YOUR TASK: Copy out exactly the lines from the start of the data to the line containing "from mathutils.bvhtree import BVHTree". Include both.

DATA PROVIDED:

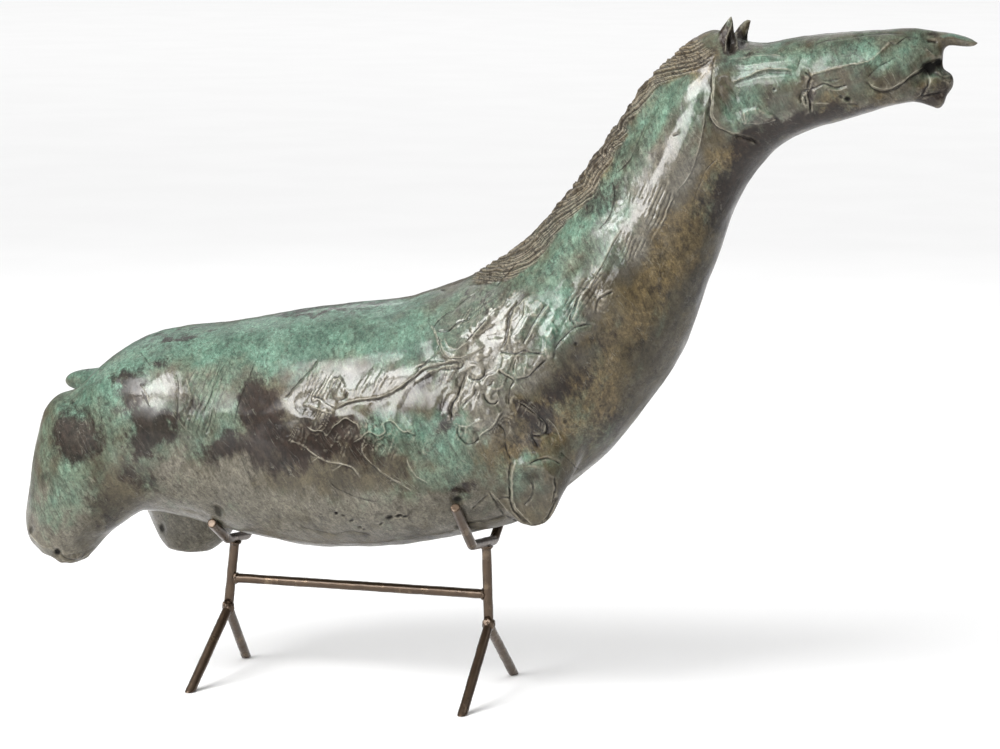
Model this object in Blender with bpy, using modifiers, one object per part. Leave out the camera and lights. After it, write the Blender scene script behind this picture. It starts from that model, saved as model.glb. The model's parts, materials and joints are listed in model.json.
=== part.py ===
"""Bronze horse, cast without its lower legs, lying in two cradles of a small welded bar stand.

The horse heads along +X and the floor is z = 0. The origin is on the floor, under the middle
of the whole work. The horse is a free form: its places and widths are shares of its own length,
measured from a datum that lies over the front frame, level with the bar of the front cradle.
The stand is round bar. Its posts, legs, crossbar and cradles follow the sizes below, and the
cradles are bent to the belly that they carry.
"""
import math

import bmesh
import bpy
import numpy as np
from mathutils import Quaternion, Vector
from mathutils.bvhtree import BVHTree

# Driving sizes, in metres
HORSE_LENGTH = 0.970        # what the shares are taken of; the softened body is 0.955 long
DATUM_HEIGHT = 0.155        # floor to the axis of the front cradle's bar
BAR = 0.010                 # diameter of the stand's bar
FRAME_SPACING = 0.290       # between the feet of the two frames
REAR_TRACK = 0.156          # between the near and the far foot of the rear frame
FRONT_TRACK = 0.176         # the same for the front frame
LEG_JOINT_HEIGHT = 0.0706   # floor to where the legs meet the post
REAR_JOINT_SHIFT = 0.0114   # how far the rear legs' joint is forward of their feet
REAR_POST_RAKE = 0.0084     # how far the rear post leans forward from there to its top
FRONT_POST_RAKE = -0.0024   # the same for the front post, which leans back a little
CROSSBAR_HEIGHT = 0.102     # floor to the axis of the crossbar
FRONT_CRADLE_WIDTH = 0.073  # between the two bends of the front cradle
REAR_CRADLE_WIDTH = 0.054   # the same for the rear cradle
FRONT_CRADLE_SHIFT = -0.0115  # the cradle's middle, sideways from its post
REAR_CRADLE_SHIFT = 0.006
FRONT_PRONG = 0.0725        # from a bend to the tip of its prong
REAR_PRONG = 0.049
CRADLE_BEND_RADIUS = 0.009  # of the bar's axis
CRADLE_ROLL = math.radians(7)  # both cradles lean, with the near bend up
REAR_CRADLE_DROP = 0.0125   # from the belly down to the axis of the rear cradle's bar
PRONG_BITE = 0.0015         # how deep a prong presses into the belly's outline
WELD_GAP = 0.0003           # between neighbouring solids
VOXEL_SHARE = 0.0040        # mesh cell of the fused clay, a share of the horse's length
SOFTENING = 8               # rounds of smoothing of the fused clay
HORSE_TRIANGLES = 8000
BAR_SIDES = 12
BEND_STEPS = 4
PRONG_SAMPLES = 24          # places along a prong where it is laid against the belly
POST_FOOT = 0.3             # where a post starts above the legs' joint, in bars
POST_HEAD = 0.25            # where it ends below the cradle's axis, in bars
CROSSBAR_END = 0.25         # where the crossbar ends inside a post's outline, in bars
RING_SIDES = 28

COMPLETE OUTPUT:
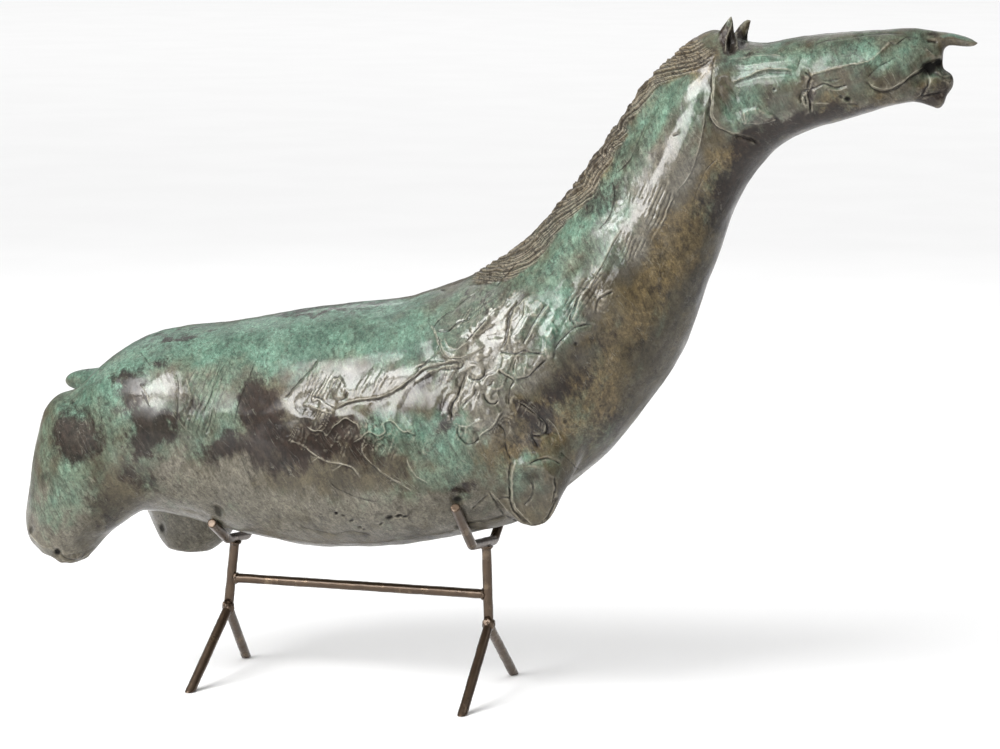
Model this object in Blender with bpy, using modifiers, one object per part. Leave out the camera and lights. After it, write the Blender scene script behind this picture. It starts from that model, saved as model.glb. The model's parts, materials and joints are listed in model.json.
=== part.py ===
"""Bronze horse, cast without its lower legs, lying in two cradles of a small welded bar stand.

The horse heads along +X and the floor is z = 0. The origin is on the floor, under the middle
of the whole work. The horse is a free form: its places and widths are shares of its own length,
measured from a datum that lies over the front frame, level with the bar of the front cradle.
The stand is round bar. Its posts, legs, crossbar and cradles follow the sizes below, and the
cradles are bent to the belly that they carry.
"""
import math

import bmesh
import bpy
import numpy as np
from mathutils import Quaternion, Vector
from mathutils.bvhtree import BVHTree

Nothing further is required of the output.